Much of the reluctance to take the word of Falun Gong practitioners at face value stems from the remnants of the labels slapped on it by the CCP which filter through to the west unnoticed. Falun Gong has subconsciously been labelled as having ulterior motives.

There are two sides to any story, but that doesn't mean that the truth lies between. Hitler had his reasons for persecuting the Jews for sure. And the Jews had their reasons for resisting. Hitler was a Genocidal maniac. The Jews were fighting for their lives.

The CCP is trying to eradicate Falun Gong. Falun Gong practitioners are fighting for their right to practise and fighting for the lives of their fellow practitioners. This is not an unreasonable motive for their efforts to expose the persecution, nor a reason to work too hard to find reasons to doubt their word. Caution yes, but when you have to make a choice in which human lives hang in the balance, is it better to trust the word of a persecuted meditation practice or the word of a regime which has murdered 80 million of its own people?

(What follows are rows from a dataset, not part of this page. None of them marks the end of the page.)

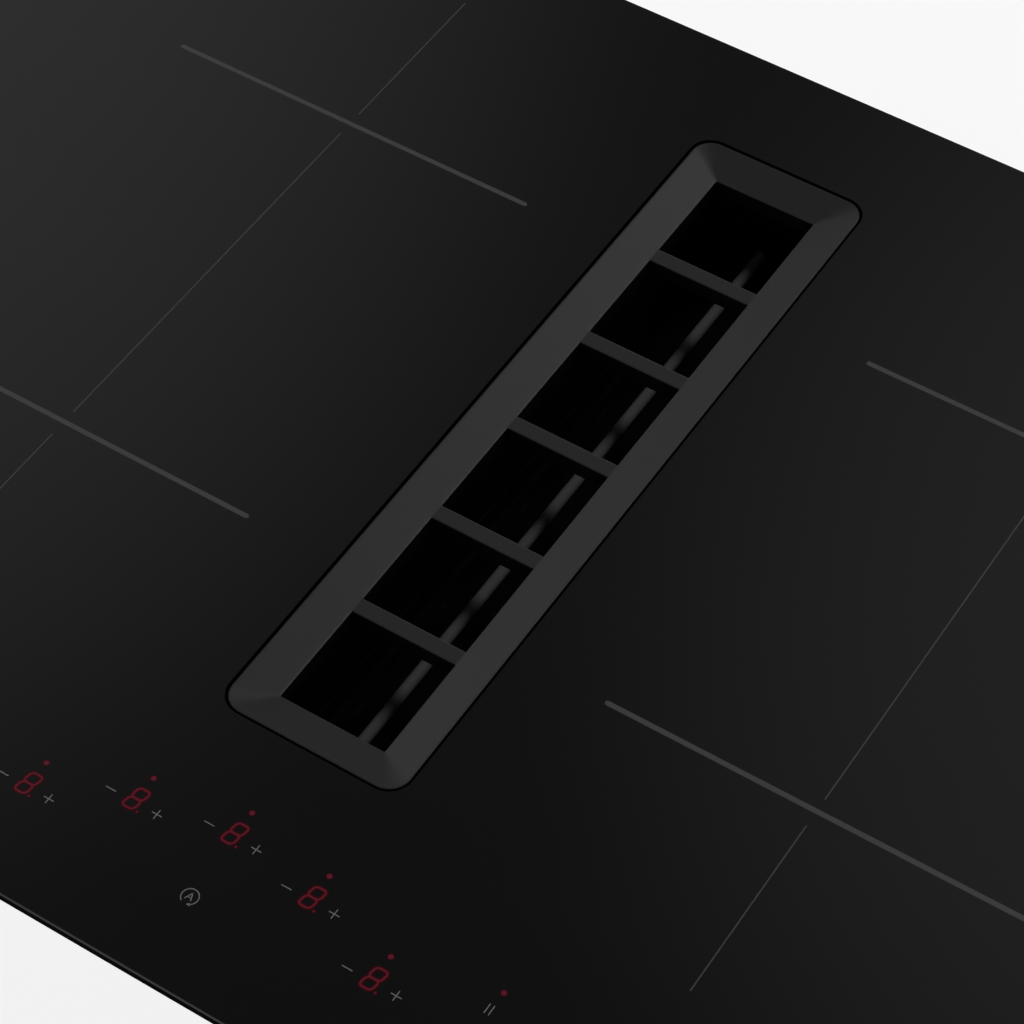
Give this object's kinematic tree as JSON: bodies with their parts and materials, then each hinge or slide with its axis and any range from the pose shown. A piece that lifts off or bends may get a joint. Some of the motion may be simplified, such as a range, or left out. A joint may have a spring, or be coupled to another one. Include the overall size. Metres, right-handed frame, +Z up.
{
  "type": "downdraft induction cooktop",
  "caption": "Built-in induction cooktop with a downdraft inlet in the middle of the glass, lift-off grille, grease filter, drip tray, blower and rear air outlet.",
  "frame": {"origin": "on the worktop's surface, under the middle of the glass panel", "axes": "+X to the user's right along the glass's long side, +Y to the wall behind, +Z up"},
  "size_m": [0.78, 0.52, 0.213],
  "materials": {
    "ceramic_glass": "polished black glass-ceramic",
    "seal_rubber": "black silicone",
    "black_coat": "fine black powder coat",
    "black_moulding": "matt black moulding",
    "dark_satin": "dark satin",
    "stainless": "brushed",
    "zinc_sheet": "zinc coated sheet",
    "steel": "ground",
    "aluminium": "mill finish",
    "winding": "enamelled copper strand",
    "ferrite": "sintered grey",
    "mica": "pressed mica",
    "sensor": "glazed ceramic",
    "board": "solder mask",
    "display": "grey cast resin",
    "grey_moulding": "grey moulding"
  },
  "bodies": {
    "hob": {"glass_panel": "ceramic_glass", "glass_gasket": "seal_rubber", "inlet_chute": "black_moulding", "chute_seal": "seal_rubber", "base_tray": "zinc_sheet", "duct_box": "zinc_sheet", "blower_gasket": "seal_rubber", "blower_scroll": "black_moulding", "blower_top": "zinc_sheet", "shaft_bearings": "steel", "motor_stator": "steel", "motor_bracket": "zinc_sheet", "motor_bushes": "seal_rubber", "outlet_spigot": "black_moulding", "coil_front_left": "winding", "coil_rear_left": "winding", "coil_front_right": "winding", "coil_rear_right": "winding", "coil_carrier_front_left": "black_moulding", "coil_carrier_rear_left": "black_moulding", "coil_carrier_front_right": "black_moulding", "coil_carrier_rear_right": "black_moulding", "ferrite_bars": "ferrite", "mica_sheets": "mica", "coil_sensors": "sensor", "carrier_buffers": "seal_rubber", "support_plates": "aluminium", "plate_posts": "zinc_sheet", "power_board_left": "board", "power_board_right": "board", "heatsink_left": "aluminium", "heatsink_right": "aluminium", "fan_housing_left": "black_moulding", "fan_housing_right": "black_moulding", "mains_board": "board", "control_carrier": "black_moulding", "control_board": "board", "touch_pillars": "seal_rubber", "display_modules": "display", "terminal_box": "grey_moulding", "terminal_block": "grey_moulding", "cable_clamp": "black_moulding", "worktop_clamps": "zinc_sheet", "clamp_screws": "zinc_sheet", "blower_screws": "zinc_sheet"},
    "grille": {"vent_grille": "black_coat", "grille_pads": "seal_rubber"},
    "filter": {"filter_frame": "stainless", "filter_spine": "dark_satin", "filter_mesh_left": "stainless", "filter_mesh_right": "stainless"},
    "drip_tray": {"drip_tray": "stainless"},
    "wheel": {"impeller": "black_moulding", "motor_rotor": "steel", "motor_shaft": "stainless"},
    "fan_left": {"fan_rotor_left": "black_moulding"},
    "fan_right": {"fan_rotor_right": "black_moulding"},
    "flap": {"backdraft_flap": "grey_moulding"},
    "terminal_lid": {"terminal_cover": "grey_moulding"}
  },
  "joints": [
    {"name": "grille_lift", "type": "slide", "parent": "hob", "child": "grille", "axis": [0, 0, 1], "range_m": [0, 0.2]},
    {"name": "filter_lift", "type": "slide", "parent": "hob", "child": "filter", "axis": [0, 0, 1], "range_m": [0, 0.15]},
    {"name": "tray_lift", "type": "slide", "parent": "hob", "child": "drip_tray", "axis": [0, 0, 1], "range_m": [0, 0.12]},
    {"name": "wheel_spin", "type": "hinge", "parent": "hob", "child": "wheel", "pos_m": [0, 0.0278, -0.15], "axis": [0, 0, 1], "continuous": true},
    {"name": "fan_left_spin", "type": "hinge", "parent": "hob", "child": "fan_left", "pos_m": [-0.306, 0.118, -0.04], "axis": [0, 0, 1], "continuous": true},
    {"name": "fan_right_spin", "type": "hinge", "parent": "hob", "child": "fan_right", "pos_m": [0.306, 0.118, -0.04], "axis": [0, 0, 1], "continuous": true},
    {"name": "flap_swing", "type": "hinge", "parent": "hob", "child": "flap", "pos_m": [0.1071, 0.186, -0.1265], "axis": [1, 0, 0], "range_deg": [0, 60]},
    {"name": "terminal_lid_swing", "type": "hinge", "parent": "hob", "child": "terminal_lid", "pos_m": [0.29, 0.2356, -0.053], "axis": [1, 0, 0], "range_deg": [0, 88]}
  ],
  "couplings": [
    {"joint": "filter_lift", "follows": "grille_lift", "ratio": 0.75},
    {"joint": "tray_lift", "follows": "grille_lift", "ratio": 0.6}
  ]
}
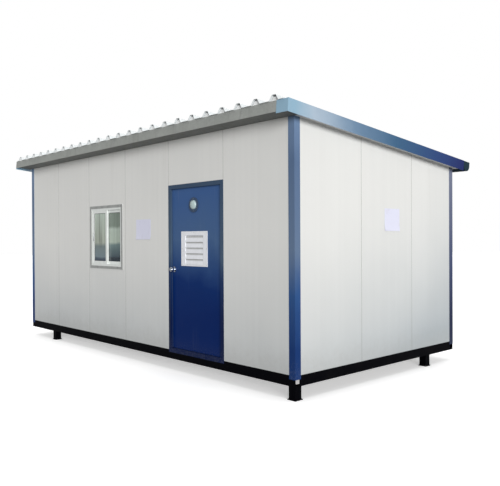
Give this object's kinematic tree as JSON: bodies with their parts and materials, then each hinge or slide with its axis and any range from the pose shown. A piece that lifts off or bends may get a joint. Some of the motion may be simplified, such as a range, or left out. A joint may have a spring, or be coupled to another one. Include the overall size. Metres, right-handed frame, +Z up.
{
  "type": "portable site cabin",
  "caption": "Portable site cabin with sandwich panel walls, a blue steel door with a louvre, a sliding window and a low-slope ribbed roof on a steel base frame.",
  "frame": {"origin": "on the ground under the middle of the roof's outline", "axes": "+X to the right along the long front wall, -Y out of the front wall with the door, +Z up"},
  "size_m": [6.354, 3.5076, 2.9999],
  "materials": {
    "base_steel": "dull black paint over steel",
    "deck_board": "worn board",
    "wall_panel": "off-white coated steel skin, satin",
    "blue_steel": "blue gloss paint",
    "louvre": "white enamel",
    "port_ring": "dark satin paint",
    "port_lens": "frosted",
    "hinge_steel": "zinc plated",
    "knob": "polished",
    "window_trim": "dull anodised",
    "window_frame": "white, semi-gloss",
    "window_glass": "clear with a green tint",
    "roof_sheet": "pale coated steel",
    "roof_panel": "off-white coated steel skin",
    "zinc_steel": "galvanised, dull",
    "gutter": "dark paint"
  },
  "bodies": {
    "cabin": {"base_cross_joists": "base_steel", "base_front_rail": "base_steel", "base_left_rail": "base_steel", "base_rear_rail": "base_steel", "base_right_rail": "base_steel", "corner_post_front_left": "blue_steel", "corner_post_front_right": "blue_steel", "corner_post_rear_left": "blue_steel", "corner_post_rear_right": "blue_steel", "door_frame": "blue_steel", "door_hinges_fixed": "hinge_steel", "feet": "base_steel", "floor_deck": "deck_board", "front_eave_trim": "zinc_steel", "front_wall_left": "wall_panel", "front_wall_left_end": "wall_panel", "front_wall_middle": "wall_panel", "front_wall_over_door": "wall_panel", "front_wall_right_end": "wall_panel", "front_wall_window": "wall_panel", "left_wall_front": "wall_panel", "left_wall_middle": "wall_panel", "left_wall_rear": "wall_panel", "rear_gutter": "gutter", "rear_wall_panel_1": "wall_panel", "rear_wall_panel_2": "wall_panel", "rear_wall_panel_3": "wall_panel", "rear_wall_panel_4": "wall_panel", "rear_wall_panel_5": "wall_panel", "rear_wall_panel_6": "wall_panel", "right_wall_front": "wall_panel", "right_wall_middle": "wall_panel", "right_wall_rear": "wall_panel", "roof_battens": "zinc_steel", "roof_panels": "roof_panel", "roof_sheet_1": "roof_sheet", "roof_sheet_2": "roof_sheet", "roof_sheet_3": "roof_sheet", "roof_sheet_4": "roof_sheet", "roof_sheet_5": "roof_sheet", "roof_sheet_6": "roof_sheet", "verge_flashing_left": "blue_steel", "verge_flashing_right": "blue_steel", "window_frame": "window_frame", "window_glass_left": "window_glass", "window_glass_right": "window_glass", "window_sash_left": "window_frame", "window_sash_right": "window_frame", "window_trim": "window_trim"},
    "door": {"door_leaf": "blue_steel", "door_louvre": "louvre", "door_port_ring": "port_ring", "door_port_lens": "port_lens", "door_hinges_moving": "hinge_steel", "door_knob_roses": "knob"},
    "knob": {"door_knob": "knob"}
  },
  "joints": [
    {"name": "door_swing", "type": "hinge", "parent": "cabin", "child": "door", "pos_m": [1.9355, -1.447, 0.25], "axis": [0, 0, -1], "range_deg": [0, 105]},
    {"name": "knob_turn", "type": "hinge", "parent": "door", "child": "knob", "pos_m": [1.023, -1.48, 1.24], "axis": [0, 1, 0], "range_deg": [-60, 60], "stiffness_Nm_per_rad": 0.4}
  ]
}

The CCP has always made a mockery of diplomacy, deliberately manipulating the sensitivities of democratic processes to its own advantage. For example, it plays on the concept of "not losing face" Any self-respecting diplomat will be taught that "not losing face" is part of the Chinese cultural make-up and must be handled sensitively. So they play on this: "You can't talk about human rights out in the open, because we will loose face." The diplomats wring their hands in a great show of cultural sensitivity, and comply. Meanwhile the CCP is just laughing at them.

The deportation cases tragically reflect both the naivety and ignorance of the Western governments and the bitter reality of the persecution. The CCP cadres must be laughing, rubbing their hands in glee, as governments prepare these deportations and forward information on the person, their time of arrival and the nature of their application.

Even the CCP must be wondering how many times people will be able to disappear into labour camps on return to China before the Western governments begin to wise up. But one thing is for sure; they aren't going to miss a trick. Poison is just poison.